The US debt ceiling discussions are reaching a crescendo and whilst we do not believe that the US will actually voluntarily default on its debt obligations, such is the huge disagreement between the Republicans and the Democrats that, the possibility remains and could come to pass as early as 1st June 2023.


Let me start with a sensible question - what actually is the US “Debt Ceiling”? The US traditionally runs a deficit – meaning that it spends more than it takes in tax receipts. In 1917 the US introduced a law that set a statutory limit to the amount of debt that the Government is allowed to accrue. This was originally set at $11.5bn. This limit is not increased when the Government decides on the level of spending and taxes, instead it is only reviewed once the new limit is almost reached. It also does not allow for natural factors – such as the impact of high inflation. This opens the way to last minute wrangling to try and score political points as any increase has to be voted through the House of Representatives. The political atmosphere in the US House has been volatile anyway of late, with the start of the Presidential election process.

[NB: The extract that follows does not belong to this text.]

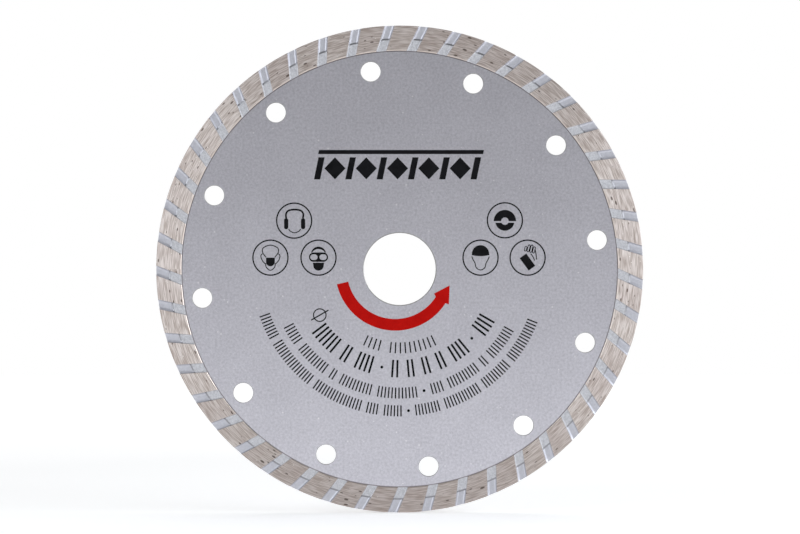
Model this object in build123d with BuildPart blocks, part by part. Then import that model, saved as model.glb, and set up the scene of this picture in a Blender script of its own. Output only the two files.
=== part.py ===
from build123d import *
import os
from itertools import product
from math import cos, radians, sin, sqrt, tan

# Continuous-rim turbo diamond blade for an angle grinder, 150 x 2.2 x 22.23 mm.
#
# The spin axis lies along Y and the origin is the centre of the bore, at mid-thickness.
# The face that carries the markings is the front and looks towards -Y; +Z is up.
# Faces are drawn on planes parallel to Plane.XZ, where x is the part's X and y is its Z,
# so angles run anticlockwise as the front face is looked at.

# ---- Driving dimensions, in millimetres and degrees ----
blade_diameter = 150.0        # over the diamond tips
rim_width = 2.2               # over the diamond tips of both faces
bore_diameter = 22.23
bore_chamfer = 0.15

core_thickness = 1.4
core_edge_radius = 70.75      # the bond is sintered round this edge

cooling_hole_count = 12
cooling_hole_diameter = 6.1
cooling_hole_circle = 122.9
cooling_hole_start = 8.35
cooling_hole_chamfer = 0.1

lacquer_thickness = 0.04
lacquer_bore_gap = 0.25       # the ring of bare steel that machining the bore leaves

grit_size = 0.44              # across a crystal's corners
grit_stand_proud = 0.05       # how far the tips stand out of the bond
rim_inner_radius = 67.2       # of the two cheeks that lap over the core
rim_inner_chamfer = 0.3
rim_outer_chamfer = 0.12

groove_count = 45
groove_width = 2.8            # square to the groove, at the land
groove_floor_height = 0.45    # of its outer part, from the blade's mid-plane
groove_draft = 32.0           # of its walls, from the spin axis
groove_slant = 22.0           # its outer end trails the rotation by this angle
groove_radius = 71.1          # where the two angles below are measured
groove_start = 85.52

grit_per_land = 2             # crystals that show in the face of a land
grit_per_edge = 1             # crystals that show in the rim's outer wall, per groove pitch
grit_radial_reach = 2.9       # how far their centres stray from groove_radius
grit_across_reach = 2.6       # and from a land's middle line
grit_edge_reach = 0.75        # and from the mid-plane, in the outer wall

# ---- Dimensions worked out from them ----
bore_radius = bore_diameter / 2
cooling_hole_radius = cooling_hole_diameter / 2
core_face_height = core_thickness / 2
land_height = rim_width / 2 - grit_stand_proud
rim_outer_radius = blade_diameter / 2 - grit_stand_proud
groove_pitch = 360 / groove_count
groove_depth = land_height - groove_floor_height
groove_length = 4 * (rim_outer_radius - rim_inner_radius)
crystal_radius = grit_size / 2
crystal_side = sqrt(2) * crystal_radius
# The grooves of the back lie midway between those of the front, so the rim is nowhere thin.
front_groove_start = groove_start
back_groove_start = groove_start + groove_pitch / 2

os.makedirs("parts", exist_ok=True)


def circles_of(builder, radius):
    """The circular edges of this radius on the part being built."""
    circles = builder.edges().filter_by(GeomType.CIRCLE)
    return circles.filter_by(lambda edge: abs(edge.radius - radius) < 0.01)


# ---- Steel core: a flat disc with a machined bore and a ring of cooling holes ----
with BuildPart() as steel_core:
    with BuildSketch(Plane.XZ):
        Circle(core_edge_radius)
        Circle(bore_radius, mode=Mode.SUBTRACT)
        with PolarLocations(cooling_hole_circle / 2, cooling_hole_count, cooling_hole_start):
            Circle(cooling_hole_radius, mode=Mode.SUBTRACT)
    extrude(amount=core_face_height, both=True)
    chamfer(circles_of(steel_core, bore_radius), bore_chamfer)
    chamfer(circles_of(steel_core, cooling_hole_radius), cooling_hole_chamfer)
steel_core.part.label = "steel_core"
export_step(steel_core.part, "parts/steel_core.step")


# ---- Diamond rim: one sintered ring that wraps the core's edge, grooved on both faces ----
with BuildPart() as diamond_rim:
    with BuildSketch(Plane.XZ):
        Circle(rim_outer_radius)
        Circle(rim_inner_radius, mode=Mode.SUBTRACT)
    extrude(amount=land_height, both=True)
    chamfer(circles_of(diamond_rim, rim_inner_radius), rim_inner_chamfer)
    chamfer(circles_of(diamond_rim, rim_outer_radius), rim_outer_chamfer)
    with BuildSketch(Plane.XZ):
        Circle(core_edge_radius)
    extrude(amount=core_face_height, both=True, mode=Mode.SUBTRACT)

    # Front grooves, cut from the land at -Y down to their floor; the core's own face is
    # the floor of each groove's inner part, because the cutter passes the cheek there.
    with BuildSketch(Plane.XZ.offset(land_height)):
        with PolarLocations(groove_radius, groove_count, front_groove_start):
            Rectangle(groove_length, groove_width, rotation=-groove_slant)
    extrude(amount=-groove_depth, taper=groove_draft, mode=Mode.SUBTRACT)

    with BuildSketch(Plane.XZ.offset(-land_height)):
        with PolarLocations(groove_radius, groove_count, back_groove_start):
            Rectangle(groove_length, groove_width, rotation=-groove_slant)
    extrude(amount=groove_depth, taper=groove_draft, mode=Mode.SUBTRACT)
diamond_rim.part.label = "diamond_rim"
export_step(diamond_rim.part, "parts/diamond_rim.step")


# ---- Lacquer: a thin coat on each face of the core, from the bore to the rim ----
with BuildSketch(Plane.XZ) as coat_outline:
    Circle(rim_inner_radius)
    Circle(bore_radius + lacquer_bore_gap, mode=Mode.SUBTRACT)
    with PolarLocations(cooling_hole_circle / 2, cooling_hole_count, cooling_hole_start):
        Circle(cooling_hole_radius + cooling_hole_chamfer, mode=Mode.SUBTRACT)

with BuildPart() as lacquer_front:
    with BuildSketch(Plane.XZ.offset(core_face_height)):
        add(coat_outline.sketch_local)
    extrude(amount=lacquer_thickness)
lacquer_front.part.label = "lacquer_front"
export_step(lacquer_front.part, "parts/lacquer_front.step")

with BuildPart() as lacquer_back:
    with BuildSketch(Plane.XZ.offset(-core_face_height)):
        add(coat_outline.sketch_local)
    extrude(amount=-lacquer_thickness)
lacquer_back.part.label = "lacquer_back"
export_step(lacquer_back.part, "parts/lacquer_back.step")


# ---- Diamond grit: the crystals that show in the bond, each one a cube cut to the middles
# of its edges. Each sits in the bond with its outermost corner at the blade's nominal size.
def spread(index, step):
    """A number from 0 to 1; with an irrational step, the numbers of a row never bunch up."""
    return (index * step) % 1.0


def crystal_place(index, radius, angle, height):
    """Where a crystal sits, and how it is turned: height is its distance in front of the mid-plane."""
    turns = [360 * spread(index, step) for step in (0.137, 0.331, 0.577)]
    return Location((radius * cos(angle), -height, radius * sin(angle)), turns)


def land_place(index, land_start, height):
    """A scattered spot on one of the lands; the first groove beside them is at land_start."""
    outwards = grit_radial_reach * (2 * spread(index, 0.7549) - 1)
    across = grit_across_reach * (2 * spread(index, 0.5698) - 1)
    radius = groove_radius + outwards
    middle = radians(land_start + groove_pitch * (index + 0.5))
    lean = -outwards * tan(radians(groove_slant))
    return crystal_place(index, radius, middle + (across + lean) / radius, height)


def edge_place(index):
    """A scattered spot on the rim's outer wall."""
    angle = radians(groove_pitch / grit_per_edge * (index + 0.5 * spread(index, 0.7549)))
    height = grit_edge_reach * (2 * spread(index, 0.5698) - 1)
    return crystal_place(index, blade_diameter / 2 - crystal_radius, angle, height)


crystal_height = rim_width / 2 - crystal_radius
land_indices = range(groove_count * grit_per_land)
front_places = [land_place(i, front_groove_start, crystal_height) for i in land_indices]
back_places = [land_place(i, back_groove_start, -crystal_height) for i in land_indices]
edge_places = [edge_place(i) for i in range(groove_count * grit_per_edge)]

with BuildPart() as crystal:
    Box(crystal_side, crystal_side, crystal_side)
    for x, y, z in product((-1, 1), repeat=3):
        corner_cut = Plane(origin=Vector(x, y, z) * crystal_side / 3, z_dir=(x, y, z))
        split(bisect_by=corner_cut, keep=Keep.BOTTOM)

with BuildPart() as diamond_grit:
    with Locations(*front_places, *back_places, *edge_places):
        add(crystal.part)
diamond_grit.part.label = "diamond_grit"
export_step(diamond_grit.part, "parts/diamond_grit.step")
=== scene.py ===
import math

import bmesh
import bpy
import numpy as np
from mathutils import Matrix, Vector

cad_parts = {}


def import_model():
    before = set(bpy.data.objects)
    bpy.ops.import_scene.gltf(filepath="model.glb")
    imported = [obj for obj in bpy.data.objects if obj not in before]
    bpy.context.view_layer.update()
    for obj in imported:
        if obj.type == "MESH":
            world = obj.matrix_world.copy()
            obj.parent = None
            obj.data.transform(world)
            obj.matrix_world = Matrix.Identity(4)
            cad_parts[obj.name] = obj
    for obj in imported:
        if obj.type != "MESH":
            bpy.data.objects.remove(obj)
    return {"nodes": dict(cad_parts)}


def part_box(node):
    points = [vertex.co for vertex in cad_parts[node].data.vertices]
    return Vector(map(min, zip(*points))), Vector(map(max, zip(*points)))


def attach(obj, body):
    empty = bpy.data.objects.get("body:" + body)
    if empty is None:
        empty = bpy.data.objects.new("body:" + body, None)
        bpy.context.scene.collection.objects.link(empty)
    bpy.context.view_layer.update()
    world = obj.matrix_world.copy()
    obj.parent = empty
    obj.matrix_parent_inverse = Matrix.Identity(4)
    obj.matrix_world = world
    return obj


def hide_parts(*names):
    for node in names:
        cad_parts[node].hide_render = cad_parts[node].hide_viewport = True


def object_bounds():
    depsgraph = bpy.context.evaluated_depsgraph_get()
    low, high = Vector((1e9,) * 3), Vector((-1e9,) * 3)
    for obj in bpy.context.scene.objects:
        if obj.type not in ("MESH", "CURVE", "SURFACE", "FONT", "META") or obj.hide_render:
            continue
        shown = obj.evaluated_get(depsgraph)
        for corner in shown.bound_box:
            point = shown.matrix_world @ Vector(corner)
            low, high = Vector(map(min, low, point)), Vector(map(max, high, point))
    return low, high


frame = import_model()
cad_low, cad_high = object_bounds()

# A turbo diamond blade. Everything is in metres in the CAD's frame: the spin axis is Y, the
# printed front face looks towards -Y and +Z is up. Angles run anticlockwise from +X as the
# front face is looked at, and heights are distances from the mid-plane.

MM = 0.001
TINY = 1e-7                      # closer than this, two sizes are the same


def node_radius(node):
    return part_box(node)[1][0]


def node_height(node):
    return max(-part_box(node)[0][1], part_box(node)[1][1])


# ---- Sizes read from the frame ----
RIM_RADIUS = node_radius("diamond_rim")
LAND_HEIGHT = node_height("diamond_rim")
TIP_HEIGHT = node_height("diamond_grit")
TIP_RADIUS = node_radius("diamond_grit")
CORE_RADIUS = node_radius("steel_core")
CORE_HEIGHT = node_height("steel_core")
LACQUER_HEIGHT = node_height("lacquer_front")
CHEEK_RADIUS = node_radius("lacquer_front")      # the lacquer meets the rim's cheeks here

# ---- The rim's grooves, with the same driving sizes as in the CAD model ----
GROOVE_COUNT = 45
GROOVE_SLANT = math.radians(22.0)
GROOVE_START = math.radians(85.52)
GROOVE_RADIUS = 71.1 * MM                        # where the slant and the start are measured
GROOVE_HALF_WIDTH = 1.4 * MM
GROOVE_DRAFT = math.tan(math.radians(32.0))      # how far a wall leans for each unit of height
GROOVE_FLOOR = 0.45 * MM
GROOVE_PITCH = 2 * math.pi / GROOVE_COUNT
INNER_CHAMFER = 0.3 * MM
OUTER_CHAMFER = 0.12 * MM

# A groove's floor lies on the lacquered core, thins to a lip at its corner, and then drops.
INNER_FLOOR = LACQUER_HEIGHT + 0.01 * MM
STEP_LIP = CORE_HEIGHT + 0.006 * MM
STEP_RADII = [CORE_RADIUS - 0.25 * MM, CORE_RADIUS + 0.01 * MM, CORE_RADIUS + 0.28 * MM]
OVER_CORE = CORE_RADIUS + 0.02 * MM              # within this radius a groove lies over the steel,
OVER_CORE_HEIGHT = STEP_LIP - 0.002 * MM         # and its floor is nowhere lower than this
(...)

The US debt ceiling currently stands at $31.4 trillion, and this level of debt was actually reached earlier in the year – technically meaning the Government cannot borrow any more money. The House of Representatives is controlled by the Republicans, so the in situ Democratic President Joe Biden is coming under significant pressure to cut future spending to get any increase approved. Technically, if the US Government cannot spend any more money, then it cannot pay public sector workers or service its existing debt.


What makes this situation rather bizarre, and therefore very much made in America, is the fact that a default can always be avoided by mutual agreement, therefore any default is actually a matter of choice. This brinkmanship is not a new thing. In 2011 the agreement to increase the ceiling was passed on the same day the Government ran out of money, a situation very nearly repeated in 2013. With currently high interest rates, the cost of servicing debt increases and the threshold can be reached very quickly. Such high levels of public debt is very much a modern phenomenon – in 2011 the US federal debt was 65.8% of US GDP – it is now almost 98%.


President Biden has cut short his trip to Asia to try and help talks to progress and he is no stranger to this process having endured last minute negotiations in 2021. Republican proposals would cut non military discretionary spending by 47% between 2024 and 2033. There have even been suggestions that a default would help the Republican Presidents chances of election in 2024. These matters will undoubtedly be resolved, however they are causing markets to pause for breath. The joy of politics. This is quite a game of chicken – but I am sure you had enough of that in my update last week. Do have a good weekend.